------ STORED DATA

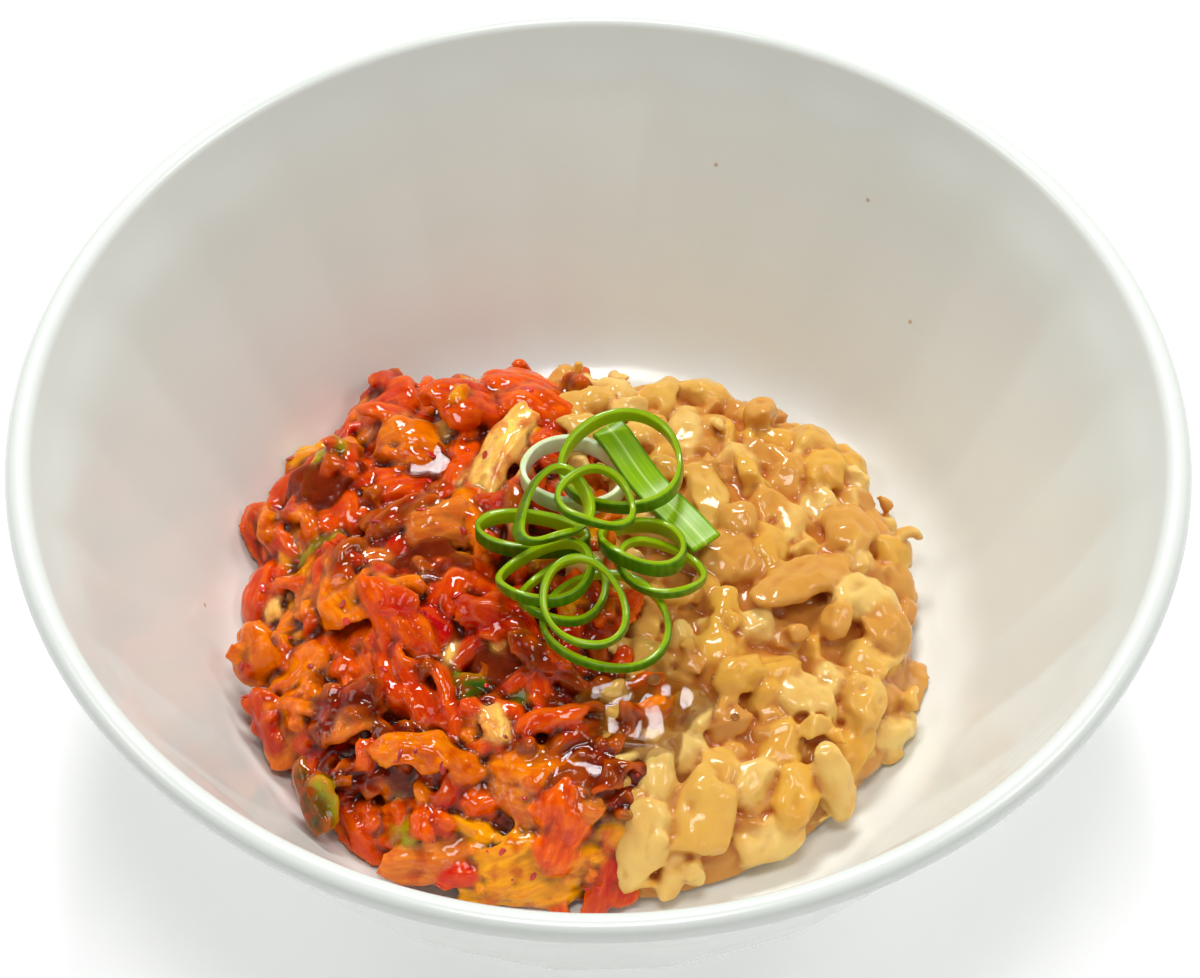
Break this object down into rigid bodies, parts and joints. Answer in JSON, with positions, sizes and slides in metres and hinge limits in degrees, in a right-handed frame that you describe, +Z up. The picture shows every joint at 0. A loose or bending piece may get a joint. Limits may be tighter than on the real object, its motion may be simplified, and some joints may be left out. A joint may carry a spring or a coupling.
{
  "type": "bowl of kimchi and chopped natto",
  "caption": "White faceted bowl holding cut kimchi and chopped natto side by side, topped with a small pile of sliced spring onion.",
  "frame": {"origin": "centre of the bowl's foot on the table", "axes": "+Z up, -Y towards the eater, kimchi towards -X and natto towards +X"},
  "size_m": [0.1498, 0.1498, 0.055],
  "materials": {
    "bowl": "white moulded melamine, satin gloss",
    "kimchi": "wet, translucent red and orange cabbage",
    "natto": "sticky, creamy tan chopped soybean",
    "onion_green": "fresh, moist green leaf",
    "onion_white": "fresh, moist pale stem"
  },
  "bodies": {
    "root": {"bowl": "bowl", "kimchi_heap": "kimchi", "natto_heap": "natto", "onion_ring_wide_pale": "onion_green", "onion_ring_white": "onion_white", "onion_ring_flattened": "onion_green", "onion_ring_low_left": "onion_green", "onion_ring_low_right": "onion_green", "onion_ring_left": "onion_green", "onion_ring_broad": "onion_green", "onion_ring_large": "onion_green", "onion_ring_tall": "onion_green", "onion_ring_small": "onion_green", "onion_ring_front": "onion_green", "onion_leaf_strip": "onion_green"}
  },
  "joints": []
}
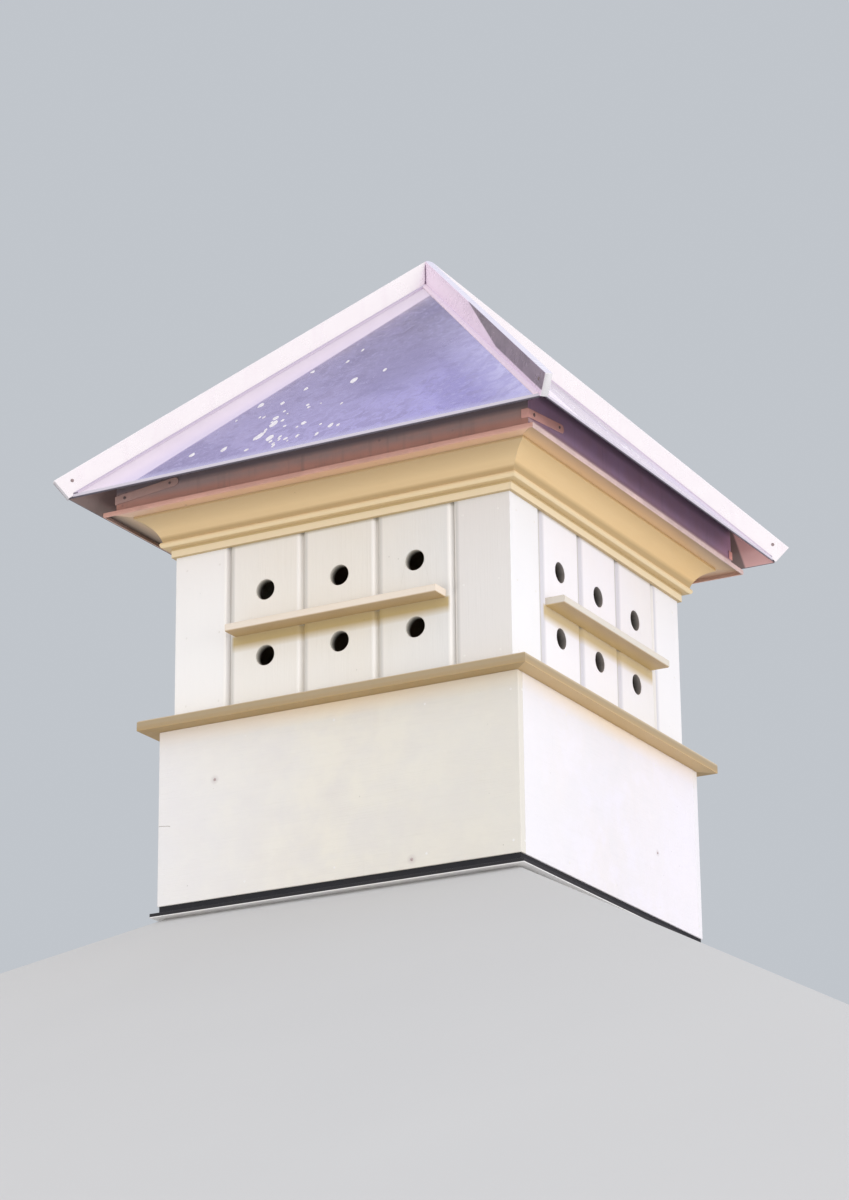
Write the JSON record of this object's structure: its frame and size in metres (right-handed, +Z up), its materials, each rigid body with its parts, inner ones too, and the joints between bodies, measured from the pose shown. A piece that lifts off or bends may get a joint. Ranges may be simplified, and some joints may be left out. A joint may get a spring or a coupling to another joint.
{
  "type": "square nest-box roof cupola",
  "caption": "Square timber roof cupola: plain curb, ledge, nest-box walls with round entrance holes and perches, flared crown moulding and a hipped copper roof with raised hip caps",
  "frame": {"origin": "centre of the square footprint, at the height of the foot", "axes": "+Z up, front faces -Y, right side faces +X"},
  "size_m": [1.0726, 1.0726, 1.3938],
  "materials": {
    "cream_paint": "satin cream-white exterior paint on boards",
    "yellow_paint": "satin warm yellow exterior paint on mouldings",
    "perch_paint": "satin pale yellow paint",
    "pale_flashing": "white coated sheet",
    "dark_strip": "matt black sealing strip",
    "bare_wood": "unpainted plywood",
    "dark_copper": "tarnished copper sheet, red-brown to violet",
    "violet_copper": "heat-tinted violet copper sheet",
    "pale_copper": "bright pale pink copper sheet"
  },
  "bodies": {
    "root": {"foot_flashing": "pale_flashing", "nest_floor": "bare_wood", "nest_shelf": "bare_wood", "ceiling_board": "bare_wood", "foot_strip_front": "dark_strip", "foot_strip_right": "dark_strip", "foot_strip_back": "dark_strip", "foot_strip_left": "dark_strip", "base_panel_front": "cream_paint", "base_panel_right": "cream_paint", "base_panel_back": "cream_paint", "base_panel_left": "cream_paint", "ledge_front": "yellow_paint", "ledge_right": "yellow_paint", "ledge_back": "yellow_paint", "ledge_left": "yellow_paint", "nest_wall_front": "cream_paint", "nest_wall_right": "cream_paint", "nest_wall_back": "cream_paint", "nest_wall_left": "cream_paint", "perch_front": "perch_paint", "perch_right": "perch_paint", "perch_back": "perch_paint", "perch_left": "perch_paint", "crown_front": "yellow_paint", "crown_right": "yellow_paint", "crown_back": "yellow_paint", "crown_left": "yellow_paint", "skirt_front": "dark_copper", "skirt_right": "dark_copper", "skirt_back": "dark_copper", "skirt_left": "dark_copper", "roof_panel_front": "violet_copper", "roof_panel_right": "violet_copper", "roof_panel_back": "violet_copper", "roof_panel_left": "violet_copper", "corner_board_front_right": "cream_paint", "corner_board_back_right": "cream_paint", "corner_board_back_left": "cream_paint", "corner_board_front_left": "cream_paint", "hip_cap_front_right": "pale_copper", "hip_cap_back_right": "pale_copper", "hip_cap_back_left": "pale_copper", "hip_cap_front_left": "pale_copper"}
  },
  "joints": []
}
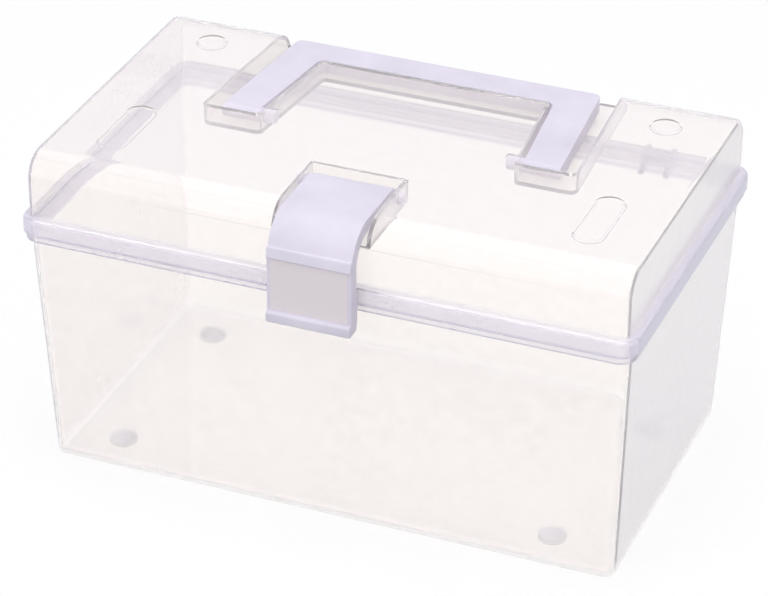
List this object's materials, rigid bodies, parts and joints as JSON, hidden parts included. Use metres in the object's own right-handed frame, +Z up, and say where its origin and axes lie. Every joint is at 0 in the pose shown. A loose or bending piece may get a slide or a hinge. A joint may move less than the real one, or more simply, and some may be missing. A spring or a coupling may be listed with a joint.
{
  "type": "photo keeper case",
  "caption": "Clear plastic storage case for photo prints, with a hinged domed lid, a carrying handle that folds into a recess in the top, and a swing-down front latch.",
  "frame": {"origin": "on the surface the case stands on, under the middle of its box", "axes": "+X along the front from left to right, +Y from the front to the hinged back, +Z up"},
  "size_m": [0.2, 0.1328, 0.1107],
  "materials": {
    "clear_bin": "clear moulded plastic, glossy, faintly warm",
    "clear_lid": "clear moulded plastic, glossy",
    "handle_plastic": "milky white translucent plastic, satin",
    "latch_plastic": "milky white translucent plastic, satin",
    "pin_plastic": "milky white plastic, satin",
    "bumper": "frosted soft bumper"
  },
  "bodies": {
    "bin": {"bin": "clear_bin", "hinge_pin_left": "pin_plastic", "hinge_pin_right": "pin_plastic", "foot_front_left": "bumper", "foot_front_right": "bumper", "foot_back_left": "bumper", "foot_back_right": "bumper"},
    "lid": {"lid": "clear_lid"},
    "handle": {"handle": "handle_plastic"},
    "latch": {"latch": "latch_plastic"}
  },
  "joints": [
    {"name": "lid_hinge", "type": "hinge", "parent": "bin", "child": "lid", "pos_m": [0, 0.0634, 0.08415], "axis": [-1, 0, 0], "range_deg": [0, 110]},
    {"name": "handle_swing", "type": "hinge", "parent": "lid", "child": "handle", "pos_m": [0, 0.0006, 0.10785], "axis": [1, 0, 0], "range_deg": [0, 110]},
    {"name": "latch_hinge", "type": "hinge", "parent": "lid", "child": "latch", "pos_m": [0, -0.0324, 0.10705], "axis": [-1, 0, 0], "range_deg": [0, 115]}
  ]
}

------------

**TASK PROMPT**
Show every line above in which the word "pose" occurs.

**COMPLETE OUTPUT**
Write the JSON record of this object's structure: its frame and size in metres (right-handed, +Z up), its materials, each rigid body with its parts, inner ones too, and the joints between bodies, measured from the pose shown. A piece that lifts off or bends may get a joint. Ranges may be simplified, and some joints may be left out. A joint may get a spring or a coupling to another joint.
List this object's materials, rigid bodies, parts and joints as JSON, hidden parts included. Use metres in the object's own right-handed frame, +Z up, and say where its origin and axes lie. Every joint is at 0 in the pose shown. A loose or bending piece may get a slide or a hinge. A joint may move less than the real one, or more simply, and some may be missing. A spring or a coupling may be listed with a joint.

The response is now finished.